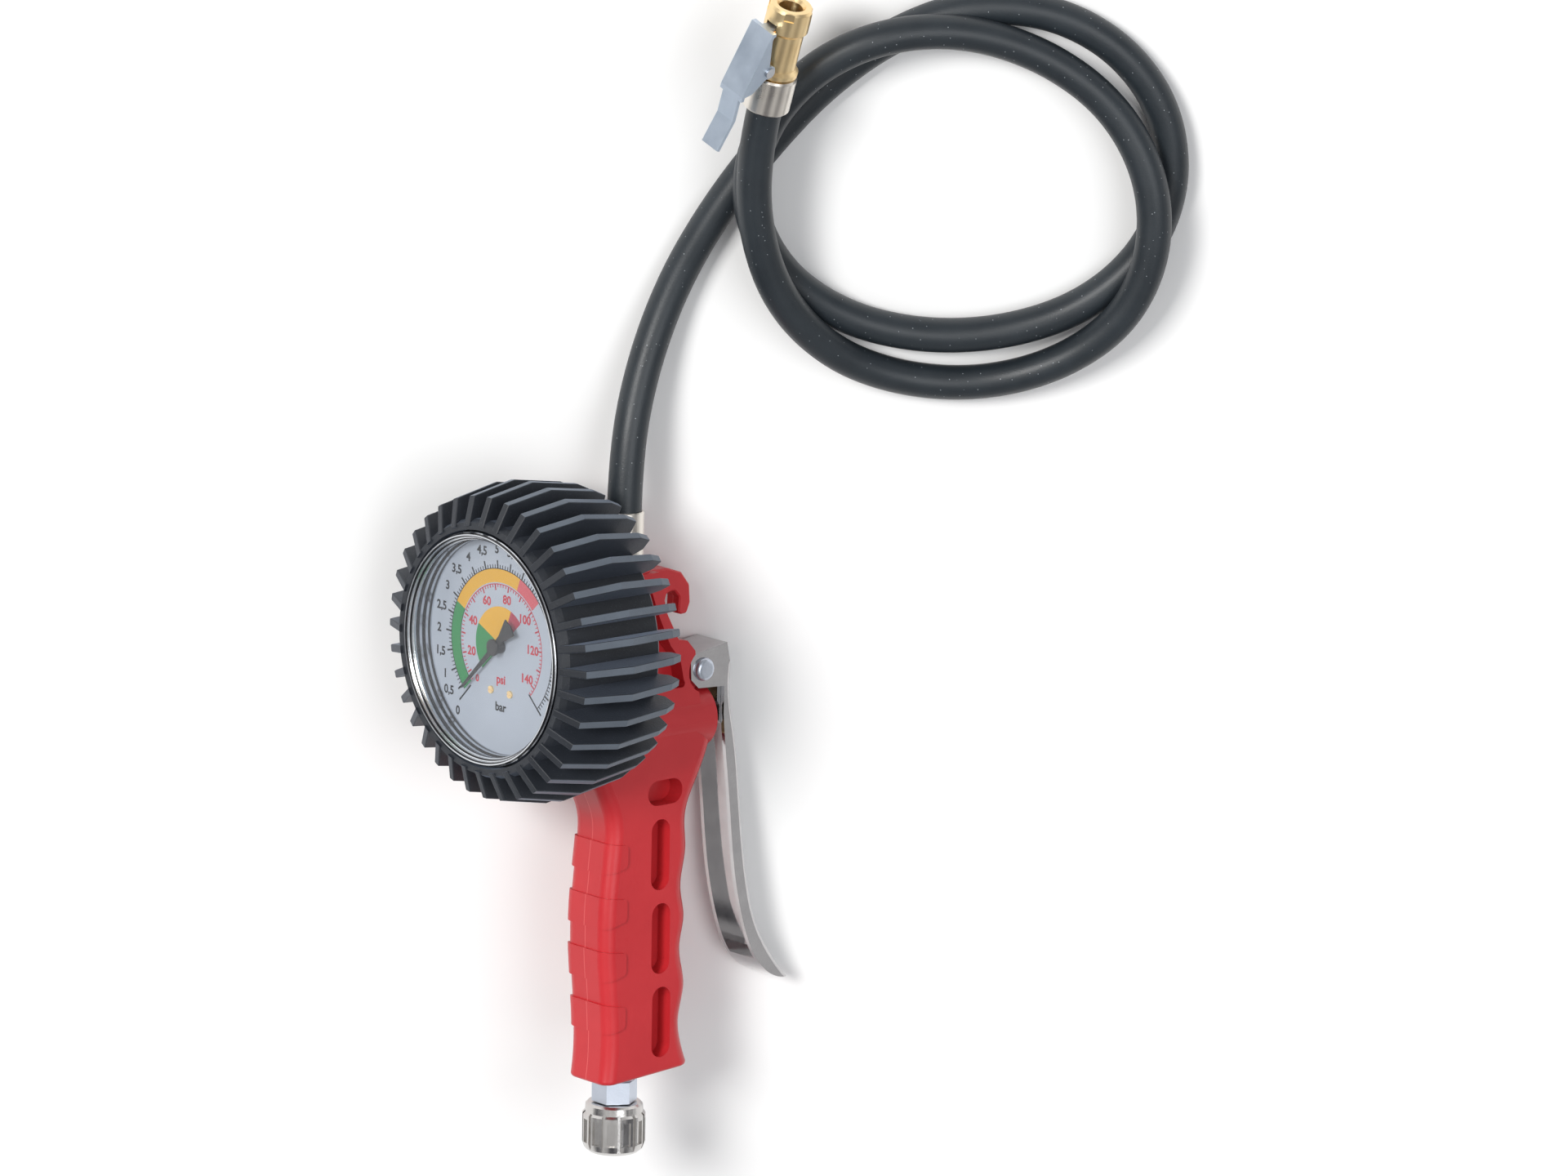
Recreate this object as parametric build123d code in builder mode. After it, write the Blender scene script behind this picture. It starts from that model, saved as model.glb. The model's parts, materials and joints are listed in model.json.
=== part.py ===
from build123d import *
import os
from math import cos, pi, radians, sin, tan

# Hand-held tyre inflator gun: a red grip body with an air valve inside, a squeeze lever, a dial
# gauge in a ribbed rubber boot, a swivel inlet nut, a rubber hose and a clip-on tyre valve chuck.
#
# The gun is drawn upright: X across its width, Y from the dial (minus) back to the lever (plus),
# Z along the grip, with the inlet and outlet both on the Z axis and the dial's centre at Z = 0.
# Every gun piece is then laid down in its resting place on a table. All lengths are millimetres.

os.makedirs("parts", exist_ok=True)

# ---- driving dimensions: body and grip ------------------------------------------------------
BODY_HALF = 11.0          # half the thickness of the red body
BODY_TOP = 19.5           # top face of the body above the dial's centre
BODY_FRONT = -19.0        # flat face behind the gauge boot
GRIP_BOTTOM = -160.0      # lower end of the grip
GRIP_ROUND = 4.6          # rounding of the grip's long edges
PAD_TOP = -73.6           # top of the first finger pad
PAD_PITCH = 19.1          # one finger pad to the next
PAD_HEIGHT = 11.0
PAD_COUNT = 4
PAD_PROUD = 0.6           # how far a pad stands off the grip
SLOT_Y = 9.7              # centre line of the grip's side slots
SLOT_WIDTH = 8.3
SLOT_LENGTH = 25.2
SLOT_PITCH = 30.0
SLOT_TOP = -67.6
SLOT_DEPTH = 6.5
BOSS_Z = -35.5            # axis of the valve boss
BOSS_R = 11.4
UPPER_HALF = 9.6          # half the thickness of the body above the valve boss
BOSS_END = 34.5           # rear end of the valve boss
WEB_HALF = 3.5            # half the thickness of the web between the pockets
CLEAR = 0.3               # working gap between soft or curved neighbours

# ---- driving dimensions: lever --------------------------------------------------------------
PIVOT_Y, PIVOT_Z = 30.5, -17.8
LUG_HALF = 6.0            # half the width of the body's pivot lug
LUG_R = 4.9
CHEEK_SWEEP = 8.0         # clearance round the pivot for the lever's cheeks
LEVER_HALF = 8.0          # half the outer width of the lever channel
LEVER_SHEET = 1.6
LEVER_PIN_R = 2.5
PUSHER_HALF = 6.3

# ---- driving dimensions: valve --------------------------------------------------------------
BORE_R = 7.0
STEM_R = 2.0
RUNNING = 0.06            # radial play of a moving part in its bearing
CAP_R = 4.2
CAP_END = 39.2            # rear face of the plunger cap

# ---- driving dimensions: gauge --------------------------------------------------------------
GAUGE_FRONT = -64.5       # front rim of the bezel
CASE_R = 39.6
CASE_WALL = 1.2
BEZEL_R = 40.2
DIAL_R = 38.0
DIAL_Y = -54.0            # face of the dial
LENS_Y = -61.3
LENS_THICK = 1.2
NEEDLE_Y = -57.1          # rear face of the needle
NEEDLE_LENGTH = 24.5
SCREW_X, SCREW_Z = 5.0, -16.0
BOOT_TUBE_R = 44.5
BOOT_R = 55.6             # tips of the boot's ribs
BOOT_BACK = -20.0
RIB_COUNT = 36
RIB_THICK = 2.7
NEEDLE_ZERO = 45.0        # the needle rests this far left of straight down, in degrees
PINION_R = 2.0
GEAR_RATIO = 9
ARBOR_R = 0.6
SECTOR_ARBOR_R = 0.8
PLATE_FACE = 52.2         # front face of the movement's front plate
SECTOR_DROP = 20.2        # distance from the needle arbor down to the sector's pivot

# ---- driving dimensions: inlet, outlet and hose ---------------------------------------------
NUT_R = 11.0
NUT_TOP = -169.0
NUT_BOTTOM = -186.5
THREAD_R = 5.72           # minor radius of a G1/4 thread
FERRULE_R = 6.9
FERRULE_LOW = 24.0
FERRULE_TOP = 40.6
HOSE_R = 6.0
HOSE_START = 36.2         # the hose begins this high, inside its ferrule

# ---- driving dimensions: chuck on the hose end (its own Z axis points out of the mouth) -----
CHUCK_R = 7.6
CHUCK_LENGTH = 39.5       # from the hose side of the ferrule to the mouth
MOUTH_R = 4.1             # clears a 7.7 mm tyre valve thread
SEAL_R = 4.6              # the wider seat of the rubber seal behind the mouth
CHUCK_FERRULE_R = 8.2
CHUCK_FERRULE_LENGTH = 13.0
HOSE_DEPTH = 5.9          # how far the hose sits inside the chuck's ferrule
CLIP_HALF = 5.4           # half the width of the clip lever's plate
CLIP_SHEET = 1.2
JAW_HALF = 2.0            # half the width of the jaw that grips the tyre valve
CLIP_PIN_X, CLIP_PIN_Z = 8.4, 17.5
CLIP_ROLL = 40.0          # how far the clip is rolled up from the table, in degrees

# ---- resting place --------------------------------------------------------------------------
# The gun lies on a rear edge of the boot, the lever's shoulder and the lever's tip.
REST_TURNS = (-98.52, 0.0, -52.21)     # tipped onto its back, after a roll about its long axis
REST_SHIFT = (8.98, 63.30, 29.81)      # puts the lying gun's footprint centre at the origin
REST = Location(REST_SHIFT, REST_TURNS)
gun_pieces = {}


def keep(piece, name):
    """Lay a finished gun piece down in its resting place and write it as one STEP file."""
    laid = REST * piece.part
    laid.label = name
    export_step(laid, f"parts/{name}.step")
    gun_pieces[name] = laid


def turned(profile, axis, plane):
    """Make a piece by turning a closed outline of (along, radius) or (radius, along) points."""
    with BuildPart() as piece:
        with BuildSketch(plane):
            with BuildLine():
                Polyline(*profile, close=True)
            make_face()
        revolve(axis=axis)
    return piece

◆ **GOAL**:
Return each line of the data exactly as written above.

◆ **FINISHED ANSWER**:
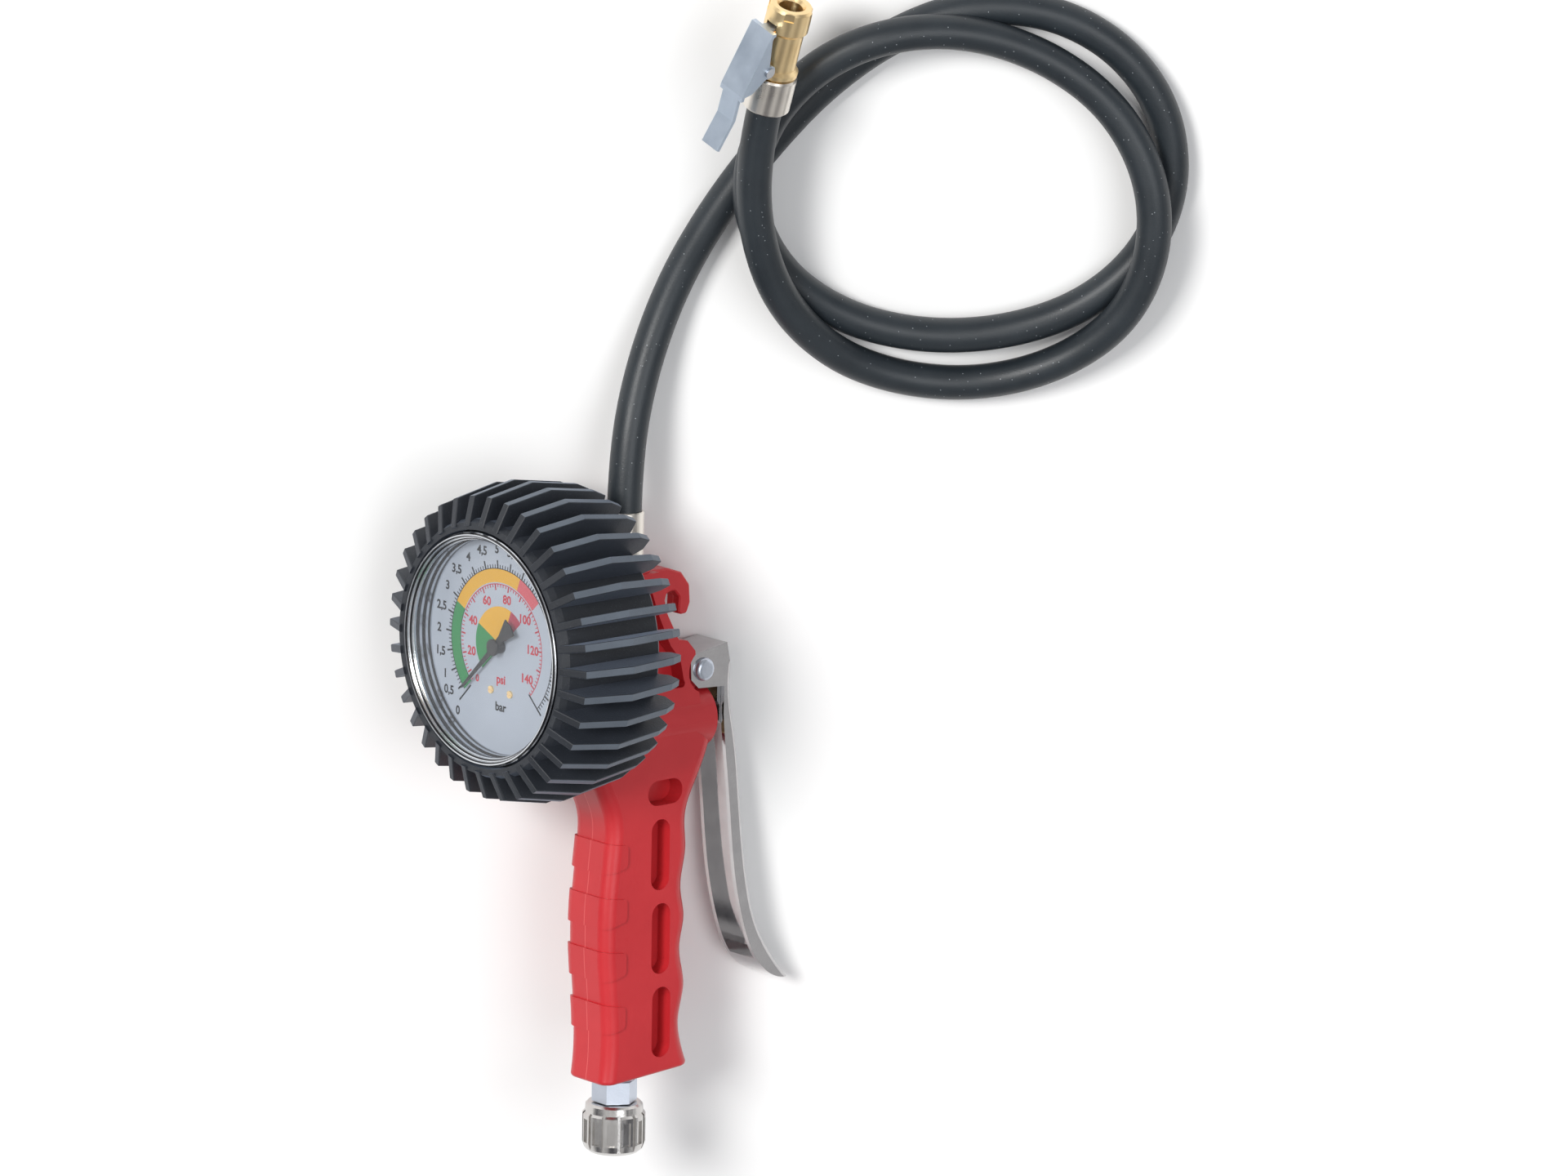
Recreate this object as parametric build123d code in builder mode. After it, write the Blender scene script behind this picture. It starts from that model, saved as model.glb. The model's parts, materials and joints are listed in model.json.
=== part.py ===
from build123d import *
import os
from math import cos, pi, radians, sin, tan

# Hand-held tyre inflator gun: a red grip body with an air valve inside, a squeeze lever, a dial
# gauge in a ribbed rubber boot, a swivel inlet nut, a rubber hose and a clip-on tyre valve chuck.
#
# The gun is drawn upright: X across its width, Y from the dial (minus) back to the lever (plus),
# Z along the grip, with the inlet and outlet both on the Z axis and the dial's centre at Z = 0.
# Every gun piece is then laid down in its resting place on a table. All lengths are millimetres.

os.makedirs("parts", exist_ok=True)

# ---- driving dimensions: body and grip ------------------------------------------------------
BODY_HALF = 11.0          # half the thickness of the red body
BODY_TOP = 19.5           # top face of the body above the dial's centre
BODY_FRONT = -19.0        # flat face behind the gauge boot
GRIP_BOTTOM = -160.0      # lower end of the grip
GRIP_ROUND = 4.6          # rounding of the grip's long edges
PAD_TOP = -73.6           # top of the first finger pad
PAD_PITCH = 19.1          # one finger pad to the next
PAD_HEIGHT = 11.0
PAD_COUNT = 4
PAD_PROUD = 0.6           # how far a pad stands off the grip
SLOT_Y = 9.7              # centre line of the grip's side slots
SLOT_WIDTH = 8.3
SLOT_LENGTH = 25.2
SLOT_PITCH = 30.0
SLOT_TOP = -67.6
SLOT_DEPTH = 6.5
BOSS_Z = -35.5            # axis of the valve boss
BOSS_R = 11.4
UPPER_HALF = 9.6          # half the thickness of the body above the valve boss
BOSS_END = 34.5           # rear end of the valve boss
WEB_HALF = 3.5            # half the thickness of the web between the pockets
CLEAR = 0.3               # working gap between soft or curved neighbours

# ---- driving dimensions: lever --------------------------------------------------------------
PIVOT_Y, PIVOT_Z = 30.5, -17.8
LUG_HALF = 6.0            # half the width of the body's pivot lug
LUG_R = 4.9
CHEEK_SWEEP = 8.0         # clearance round the pivot for the lever's cheeks
LEVER_HALF = 8.0          # half the outer width of the lever channel
LEVER_SHEET = 1.6
LEVER_PIN_R = 2.5
PUSHER_HALF = 6.3

# ---- driving dimensions: valve --------------------------------------------------------------
BORE_R = 7.0
STEM_R = 2.0
RUNNING = 0.06            # radial play of a moving part in its bearing
CAP_R = 4.2
CAP_END = 39.2            # rear face of the plunger cap

# ---- driving dimensions: gauge --------------------------------------------------------------
GAUGE_FRONT = -64.5       # front rim of the bezel
CASE_R = 39.6
CASE_WALL = 1.2
BEZEL_R = 40.2
DIAL_R = 38.0
DIAL_Y = -54.0            # face of the dial
LENS_Y = -61.3
LENS_THICK = 1.2
NEEDLE_Y = -57.1          # rear face of the needle
NEEDLE_LENGTH = 24.5
SCREW_X, SCREW_Z = 5.0, -16.0
BOOT_TUBE_R = 44.5
BOOT_R = 55.6             # tips of the boot's ribs
BOOT_BACK = -20.0
RIB_COUNT = 36
RIB_THICK = 2.7
NEEDLE_ZERO = 45.0        # the needle rests this far left of straight down, in degrees
PINION_R = 2.0
GEAR_RATIO = 9
ARBOR_R = 0.6
SECTOR_ARBOR_R = 0.8
PLATE_FACE = 52.2         # front face of the movement's front plate
SECTOR_DROP = 20.2        # distance from the needle arbor down to the sector's pivot

# ---- driving dimensions: inlet, outlet and hose ---------------------------------------------
NUT_R = 11.0
NUT_TOP = -169.0
NUT_BOTTOM = -186.5
THREAD_R = 5.72           # minor radius of a G1/4 thread
FERRULE_R = 6.9
FERRULE_LOW = 24.0
FERRULE_TOP = 40.6
HOSE_R = 6.0
HOSE_START = 36.2         # the hose begins this high, inside its ferrule

# ---- driving dimensions: chuck on the hose end (its own Z axis points out of the mouth) -----
CHUCK_R = 7.6
CHUCK_LENGTH = 39.5       # from the hose side of the ferrule to the mouth
MOUTH_R = 4.1             # clears a 7.7 mm tyre valve thread
SEAL_R = 4.6              # the wider seat of the rubber seal behind the mouth
CHUCK_FERRULE_R = 8.2
CHUCK_FERRULE_LENGTH = 13.0
HOSE_DEPTH = 5.9          # how far the hose sits inside the chuck's ferrule
CLIP_HALF = 5.4           # half the width of the clip lever's plate
CLIP_SHEET = 1.2
JAW_HALF = 2.0            # half the width of the jaw that grips the tyre valve
CLIP_PIN_X, CLIP_PIN_Z = 8.4, 17.5
CLIP_ROLL = 40.0          # how far the clip is rolled up from the table, in degrees

# ---- resting place --------------------------------------------------------------------------
# The gun lies on a rear edge of the boot, the lever's shoulder and the lever's tip.
REST_TURNS = (-98.52, 0.0, -52.21)     # tipped onto its back, after a roll about its long axis
REST_SHIFT = (8.98, 63.30, 29.81)      # puts the lying gun's footprint centre at the origin
REST = Location(REST_SHIFT, REST_TURNS)
gun_pieces = {}


def keep(piece, name):
    """Lay a finished gun piece down in its resting place and write it as one STEP file."""
    laid = REST * piece.part
    laid.label = name
    export_step(laid, f"parts/{name}.step")
    gun_pieces[name] = laid


def turned(profile, axis, plane):
    """Make a piece by turning a closed outline of (along, radius) or (radius, along) points."""
    with BuildPart() as piece:
        with BuildSketch(plane):
            with BuildLine():
                Polyline(*profile, close=True)
            make_face()
        revolve(axis=axis)
    return piece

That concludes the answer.